El nuevo Estatut de Catalunya fue aprobado por una rotunda mayoría en el referéndum celebrado ayer (en torno a un 74 por ciento), aunque el dato de participación -no llega al 50 por ciento- no invita precisamente al optimismo. Pese a ello, no sería lógico ni legítimo hacer caso al líder del PP, Mariano Rajoy, y retirar el texto. El resultado tiene toda la validez y, por tanto, debe entrar en vigor al haber recibido una mayoría abrumadora de los votos emitidos.

Pero eso no debe conducir al presidente de la Generalitat, Pasqual Maragall, ni al presidente del Gobierno, José Luis Rodríguez Zapatero, a sentirse complacidos con lo que ha acontecido en todo el proceso.
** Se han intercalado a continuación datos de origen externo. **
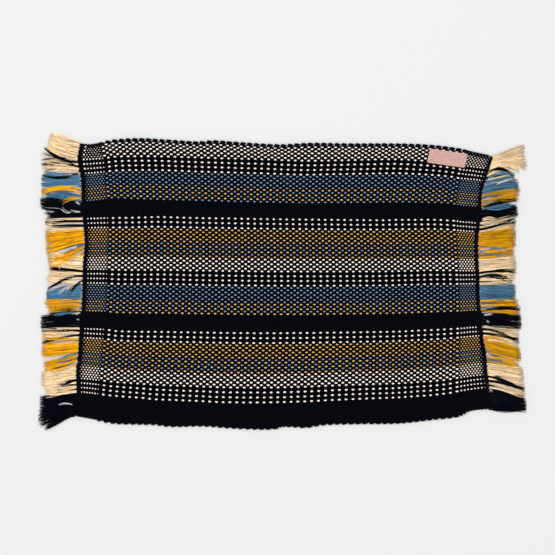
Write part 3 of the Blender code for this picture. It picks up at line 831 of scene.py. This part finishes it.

En la alta abstención (muy superior a la registrada cuando se votó el Estatut de Sau) se ve reflejado el descrédito de la clase política catalana en amplios sectores sociales a los que debe representar.

La crisis del tripartito, que condujo a la exclusión de Esquerra Republicana de Catalunya del Gobierno de la Generalitat, en razón de su postura contraria a un texto que no era el que había salido del Parlament, ha sido sólo un elemento más que añadir a la crisis del Carmel o al famoso tres por ciento que situó a los políticos catalanes al pie de los caballos.

Aun así, el Estatut es la nueva norma que establece cuáles son las nuevas cotas de autogobierno de Catalunya y las relaciones de ésta con el resto del Estado. Claro que, para que éste sea el Estatut de todos los catalanes, como aseguraba ayer noche Maragall, debe convertirse en una herramienta útil para que se produzca una mejor gestión de los asuntos públicos desde la perspectiva de la mayor autonomía que otorga el texto a los catalanes.